Following your heart's desires
An aspiring student writer at the University of San Carlos asked me if he could make his application at The Carolinian, the university’s official student publication, an excuse for not making it to his Economics class. He was an academically active student who had equally the same appetite for the craft of writing but whose class schedule seemed to challenge him from pursuing the latter.
Apparently, it turned out he had consulted some of his close classmates and friends earlier on the matter. And while others cheered for him in all glee to apply for the position, some still believed he did not have to compromise his studies.
My response to him, on the other hand, was plain and simple—follow the desires of your heart.
In a lot of instances in life, we are presented with situations that tend to bring us to a state of vacuum and then, confusion. And it’s not to say we are indecisive in the process but at some point or another, we just find ourselves standing still in front of and staring at one big jigsaw puzzle waiting for our action.
For the case of the student writer’s simple problem, a forthright trade off of his alternative to apply and be absent at class unexcused, and worse, fail the whole application in the end, may mean a whole lot of future remorse. But at the same time, he just can’t make the day slip away with all the unfinished business in his mind and being slowly killed by thought of all what ifs it could possibly hold. And yes, despite my relative youth, I know exactly how disturbing these what if thoughts could get to the nerve big time at times.

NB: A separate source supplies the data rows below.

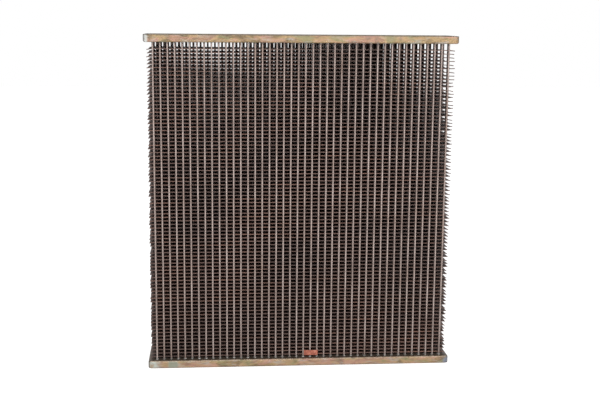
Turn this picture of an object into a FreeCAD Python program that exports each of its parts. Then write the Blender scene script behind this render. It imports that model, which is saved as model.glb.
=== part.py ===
"""Soldered copper and brass radiator core: flat tubes, plate fins and two tray headers.

The core stands upright. X runs across its width, Y through its depth with the front
at -Y, and Z up. The origin is the middle of the rectangle that the lower rim stands on.
Tubes pass through every fin and through both header plates. The rims of the headers
turn away from the core, so each header is a shallow tray that a tank is soldered into.
"""

import FreeCAD, Part
import Sketcher
import math
import os
from FreeCAD import Placement, Rotation, Vector

doc = FreeCAD.newDocument("radiator_core")

# ---------------------------------------------------------------- driving sizes, mm

SIZES = {
    # flat tubes
    "tubes_per_row": 42,      # in the first and every other row; the rows between hold one less
    "row_count": 4,
    "tube_pitch": 10.0,       # across the core
    "row_pitch": 17.7,        # through the core
    "tube_chord": 10.0,       # nose to nose, through the core
    "tube_thickness": 2.4,
    "tube_wall": 0.25,
    "tube_reach": 1.2,        # how far a tube stands into the tray
    # plate fins
    "fin_count": 87,
    "fin_pitch": 5.08,        # five fins to the inch
    "fin_sheet": 0.2,
    "nose_reach": 0.4,        # outer rows' noses stand this far out of the fins' edges
    "fin_end_margin": 8.75,   # from the last tube's centre to the fin's end
    "fins_per_node": 2,
    # tray headers
    "lower_gap": 4.0,        # from the lower header plate to the lowest fin
    "upper_gap": 9.1,         # from the top fin to the upper header plate
    "header_sheet": 1.6,
    "rim_height": 10.5,
    "overhang_side": 3.75,    # header beyond the fins' ends
    "overhang_front": 8.2,    # header beyond the outer rows' noses
    "corner_radius": 6.0,
    "bend_radius": 2.6,       # outside of the bend from plate to rim
    # blank tag soldered across the noses of the front tubes, at the two lowest fins
    "tag_width": 20.0,
    "tag_height": 7.5,
    "tag_sheet": 0.6,
    "tag_corner": 1.0,
    "tag_lap": 0.8,           # how far the tag stands above the second fin's underside
    "tag_offset": 16.0,       # tag's middle, right of the core's middle
}

sheet = doc.addObject("Spreadsheet::Sheet", "sizes")
for line, (alias, value) in enumerate(SIZES.items(), start=1):
    sheet.set(f"A{line}", alias)
    sheet.set(f"B{line}", str(value))
    sheet.setAlias(f"B{line}", alias)
doc.recompute()


def size(alias):
    """A driving size, read from the sheet."""
    return float(sheet.get(alias))


# Expressions that more than one object is bound to.
FIN_WIDTH = "(sizes.tubes_per_row - 1) * sizes.tube_pitch + 2 * sizes.fin_end_margin"
TUBE_DEPTH = "(sizes.row_count - 1) * sizes.row_pitch + sizes.tube_chord"
FIN_DEPTH = f"{TUBE_DEPTH} - 2 * sizes.nose_reach"
FIN_STACK = "(sizes.fin_count - 1) * sizes.fin_pitch + sizes.fin_sheet"
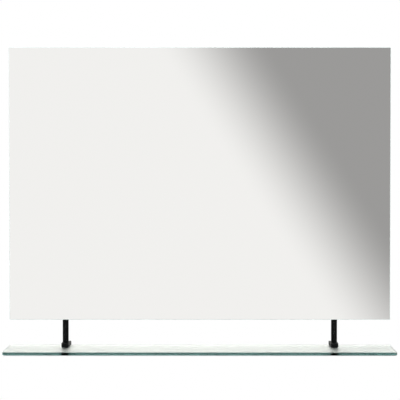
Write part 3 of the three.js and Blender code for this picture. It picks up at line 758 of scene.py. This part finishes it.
def black_finish(name, dark, light, low_roughness, high_roughness, grain_size, bump, specular):
    """Near-black, with a faint grain that shows only in its gloss, and edges lightened partly by
    dust and partly by a painted highlight.
    """
    coat, tree = new_material(name)
    shader = principled(tree, Specular_IOR_Level=specular)
    tone = use_group(tree, cloudy_tone, First=dark, Second=light, Scale=90.0, Detail=4.0)
    grain = use_group(tree, fine_grain, Grain_Size=grain_size, Coarse_Share=0.3)
    geometry = add_node(tree, "ShaderNodeNewGeometry")
    edge = add_node(tree, "ShaderNodeMapRange", {"From Min": PALE_EDGE_FROM, "From Max": PALE_EDGE_TO})
    feed(tree, geometry.outputs["Pointiness"], edge.inputs["Value"])
    # Convex edges are lightened: partly dust, partly a painted highlight that gives the black its
    # shape.
    dust_and_highlight = calculate(tree, "MULTIPLY", edge.outputs[0], tone.outputs["Cloud"])
    feed(tree, mix_colors(tree, dust_and_highlight, tone.outputs["Color"], DUST_AND_HIGHLIGHT_EDGE),
         shader.inputs["Base Color"])
    spread_roughness(tree, grain.outputs["Mottle"], shader, low_roughness, high_roughness)
    bump_from(tree, grain.outputs["Height"], shader, bump, 0.0002)
    return coat


black_coat = black_finish("black_powder_coat", (0.0045, 0.0045, 0.0047, 1),
                          (0.0085, 0.0085, 0.0087, 1), 0.38, 0.5, 0.0007, 0.14, 0.05)
black_oxide = black_finish("black_oxide_steel", (0.012, 0.012, 0.013, 1),
                           (0.026, 0.026, 0.028, 1), 0.32, 0.5, 0.0004, 0.12, 0.5)

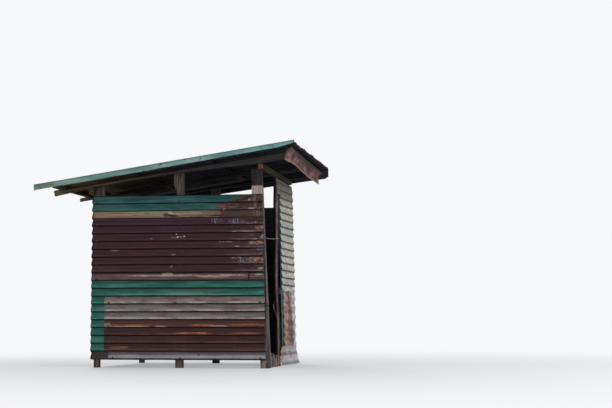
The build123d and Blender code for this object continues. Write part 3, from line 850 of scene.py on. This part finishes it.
def front_strip_finish():
    """The skirt at the foot of the front wall: white bloom with a pink near edge and painted shade along two
    folds.
    """
    finish = Finish("front_strip_sheet")
    clouds = finish.cloudy("#aba7ab", "#d6d5db", 0.36, 0.66, (6, 6, 8), 5, 0.6)
    finish.lay(finish.beyond(1, 0.06, -0.1, 0.12) * 0.85, "#b98f7b")
    # Painted shade along the two folds
    for fold, strength in ((0.118, 0.75), (0.022, 0.65)):
        finish.lay_in(abs(finish.axes[2] - fold), 0.03, 0.004, "#4c4647", strength)
    finish.dirty(0.12, 0.04)
    return finish.close(0.55, clouds, 0.2)


def jamb_finish():
    """Chalky green paint with rust at the cut edges."""
    finish = painted("jamb_paint", None, "#1d4b48", "#36706a", (3, 20, 20))
    crust = finish.rusted(11.0, 0.4)
    finish.dirty(0.2, 0.0, (60, 60, 10))
    return finish.close(0.6, crust, 0.4)


def verge_finish(name, paint, chalk, grime, outward=None):
    """A verge's paint: dull at the low end, bluer towards the front, with painted shade along both rims."""
    finish = painted(name, None, paint, chalk, (3, 20, 20))
    x = finish.axes[0]
    bluer = finish.fade(x, -0.6, 0.2, (1.0, 1.0, 1.0, 1.0), (0.86, 0.98, 1.04, 1.0))
    bluer = finish.fade(x, 0.6, 1.15, bluer, (1.25, 1.4, 1.62, 1.0))
    finish.base = finish.vector_math("MULTIPLY", finish.base, bluer)
    crust = finish.rusted(11.0, 0.4)
    finish.dirty(grime, 0.0, (60, 60, 10))
    # Painted shade along the top rim and the lower rim
    under = finish.below_roof("verge_trim_near") + finish.noise(finish.place, 9.0, 4.0, 0.6) * 0.012
    finish.lay_in(under, 0.024, 0.016, "#454c42", 0.5)
    finish.lay_in(under, 0.056, 0.062, "#35332b", 0.7)
    front = finish.beyond(0, 1.13, 0.08, 0.06) * finish.spread(under, 0.035, 0.055)
    finish.lay(front * 0.7, "#7b645c")
    if outward:
        finish.lay(finish.beyond(0, 1.1, 0.2, 0.1) * 0.9, "#17120f")
        # Painted shade on the faces that look into the hut
        finish.dark_inside(*outward)
    return finish.close(0.6, crust, 0.4)


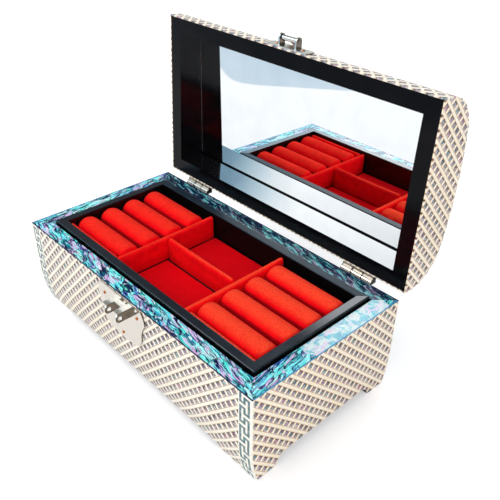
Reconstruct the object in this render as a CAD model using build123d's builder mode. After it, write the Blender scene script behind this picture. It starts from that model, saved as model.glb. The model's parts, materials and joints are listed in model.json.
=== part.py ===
from build123d import *
from math import acos, atan2, cos, degrees, hypot, radians, tan
import os

# Jewelry chest with a shell-inlaid body, a mirrored lid and a lift-out ring tray.
# Millimetres. +X runs along the chest, -Y is the front, +Z is up. The origin is on the
# floor, under the middle of the body. The chest rests with its lid open, so each piece
# of the lid is drawn as if the lid were shut and placed by planes turned about the hinge pin.

os.makedirs("parts", exist_ok=True)

# Body
length = 260.0             # outside, along X
depth = 136.0              # outside, along Y
body_height = 73.4         # floor to the top of the shell rim
wall = 13.0                # body wall with its inlay
inlay = 1.0                # shell veneer on the outside
rim_veneer = 1.2           # shell veneer on top of the walls
veneer_lift = 0.4          # lower edge of the inlay above the floor
tuck_start = 30.0          # height where front and back start to draw in
tuck_in = 4.7              # how far they draw in at the floor
front_foot = 33.0          # foot width along X
front_arch = 5.0           # height of the arch under front and back
end_foot = 17.0            # foot width along Y
end_arch = 8.5             # height of the arch under the ends
front_round = 14.0         # run of the curve where a front foot meets its arch
end_round = 8.0            # the same at the ends
bottom_rise = 9.5          # floor to the underside of the bottom board
bottom_board_thickness = 5.0
lining_thickness = 2.0
ledge_width = 8.0
ledge_height = 8.0

# Lid, drawn shut
rim_gap = 0.9              # between the rims of the shut chest
lid_wall = 12.6            # lid wall with its inlay
lid_height = 38.7          # lid rim to the crown
crown_radius = 243.0
shoulder_radius = 30.0
recess_depth = 22.7        # lid rim to the middle of the mirror's face
mirror_tilt = 1.8          # degrees; its front edge stands nearer the rim
mirror_glass = 2.0
mirror_card = 1.0
mirror_clearance = 0.2
lid_open = 92.9            # degrees from shut to the hinge stop

# Tray
tray_clearance = 1.5       # to the body walls, each side
tray_stand = 2.9           # how far its frame stands above the shell rim
tray_height = 26.3
tray_wall = 6.6
tray_edge = 0.7            # rounding of the frame's upper edges
tray_floor_thickness = 3.0
divider_x = 40.5           # middle of each cross divider
divider_thickness = 5.0
divider_drop = 2.0         # top of the dividers below the frame
velvet_clearance = 0.3
well_pad_thickness = 2.0
bed_thickness = 1.5
strip_thickness = 4.0      # velvet strip in front of the first roll
strip_drop = 2.6
roll_count = 4
roll_gap = 0.5             # between neighbouring rolls
roll_space = 4.2           # behind the last roll
roll_drop = 0.5            # crest of a roll below the frame
roll_end_cut = 2.4         # a roll's ends are eased by two chamfers

# Hinges
hinge_inset = 39.8         # middle of a hinge from the end of the chest
hinge_length = 28.0
hinge_back = 3.8           # pin behind the back of the chest
hinge_below = 0.9          # pin below the top of the shell rim
leaf_thickness = 1.2
leaf_height = 9.0
barrel_radius = 1.8
hinge_pin_radius = 0.8
running_clearance = 0.05
knuckle_gap = 0.15
heel_depth = 4.0
stop_gap = 0.02

# Lock on the body: a plate with a shelf, and on the shelf two lugs for a padlock
lock_x = -2.1              # the lock sits a little left of the middle
plate_thickness = 1.0
lock_plate_drop = 0.6      # top of the plate below the shell rim
lock_top_half = 24.3
lock_cusp_half = 28.4
lock_cusp_drop = 10.3
lock_waist_half = 23.0
lock_waist_drop = 26.0
lock_plate_height = 36.8
shelf_drop = 6.3           # top of the shelf below the top of the plate
shelf_half = 9.3
shelf_reach = 8.2          # in front of the plate
shelf_back = 2.0           # strip of the shelf behind its notch
notch_half = 4.2
lug_thickness = 1.2
lug_radius = 3.4
lug_reach = 6.6            # lug hole in front of the plate
lug_hole = 1.6
lug_drop = 10.7            # lug hole below the top of the plate

# Catch on the lid: a bracket with two ears, a pin, and a flap whose tongue drops in the notch
catch_x = 1.2
bracket_width = 40.0
bracket_height = 9.0
bracket_lift = 0.8         # bracket above the lid's rim
ear_thickness = 1.6
ear_radius = 2.8
ear_spacing = 16.0
catch_pin_reach = 5.4      # catch pin in front of the bracket
catch_pin_lift = 3.6       # catch pin above the bracket's lower edge
catch_pin_radius = 0.95
catch_barrel = 1.9
catch_width = 12.4
catch_thickness = 1.2
flap_shoulder = 5.6        # the flap is this long before it narrows to the tongue
tongue_width = 5.8
tongue_below = 3.5         # tongue below the top of the shelf
catch_pin_head = 1.5

# Nails
nail_shank = 1.1           # side of the square shank
nail_head = 1.3
nail_head_height = 0.6
nail_taper = 30.0
nail_length = 6.0
nail_clearance = 0.05
lock_nail_half = 19.8
lock_nail_drop = 8.2
lock_low_nail_drop = 32.2
hinge_nail_half = 9.0
bracket_nail_half = 12.6

# Sizes that follow from these
half_length = length / 2
half_depth = depth / 2
inner_x = half_length - wall
inner_y = half_depth - wall
lid_rim = body_height + rim_gap
lid_top = lid_rim + lid_height
lid_inner_x = half_length - lid_wall
lid_inner_y = half_depth - lid_wall
mirror_z = lid_rim + recess_depth
mirror_half_x = lid_inner_x - mirror_clearance
mirror_half_y = lid_inner_y - mirror_clearance
mirror_slope = tan(radians(mirror_tilt))
mirror_rise = mirror_half_y * mirror_slope
glass_back = mirror_z + mirror_glass / cos(radians(mirror_tilt))
crown_z = glass_back + mirror_card + mirror_rise
shoulder_y = half_depth - shoulder_radius
shoulder_z = lid_top - crown_radius + ((crown_radius - shoulder_radius) ** 2 - shoulder_y**2) ** 0.5
bottom_z = bottom_rise + bottom_board_thickness
hinge_x = half_length - hinge_inset
hinge_y = half_depth + hinge_back
hinge_z = body_height - hinge_below
tray_x = inner_x - tray_clearance
tray_y = inner_y - tray_clearance
tray_top = body_height + tray_stand
tray_z = tray_top - tray_height
well_x = tray_x - tray_wall
well_y = tray_y - tray_wall
floor_z = tray_z + tray_floor_thickness
divider_top = tray_top - divider_drop
plate_top = body_height - lock_plate_drop
shelf_z = plate_top - shelf_drop
lug_y = -half_depth - plate_thickness - lug_reach
lug_z = plate_top - lug_drop
bracket_z = lid_rim + bracket_lift
catch_y = -half_depth - plate_thickness - catch_pin_reach
catch_z = bracket_z + catch_pin_lift
tongue_tip = shelf_z - tongue_below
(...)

Having studied Accountancy for the first three years in college and then shifting to Management Accounting in a come-back, for reasons only God, my family and close friends know (no, I did not fail the cut-off of any major subject; you may ask our dean Mr. Challoner Matero or chairman Atty. Christopher Malaya to vouch on this), I had to forego of my CPA dream, a dream so well set up during the earlier part of my youth but is now moving away from consummation.
Back at school, instead of giving full support to my co-curricular organization, I’m choosing to give my all to the student publication. And again, this decision did not come easy and priceless but I had no choice but to make the choice and so I did by choosing the road less taken.
Nonetheless, just this Wednesday, when I was honored to be invited in a lunch party thrown to celebrate The FREEMAN’s 93rd anniversary as Cebu’s oldest newspaper, I had the feeling some of my personal what ifs had been cleared out. That there’s always consolation waiting for those who take the road less taken.
As I sat there on a table with my editor Ms. Q, along with a fellow youth columnist Annie, and seeing the scene of one big family in all jubilation celebrating its seven years away from being a centenarian institution, some feeling of bliss engulfed my heart. Well, there’s not really much I can say at this point because I’m probably the newest who came in the family and I’m certainly not in the position to say anything about the future either. But I was happy to be there, and be here in this writing world, and I guess, much of the reason for such happiness was attributable to the fact that I chose to follow my heart.
In the end, whatever decision we make, consequences will always be inevitable. As youth, it’s always good to be clear on what we really want to become for ourselves in the future. But if we should fail along the way, we must also be ready to set our sail to another direction and wherever that may be, if we only follow our heart, it will almost always likely lead us to the direction of happiness.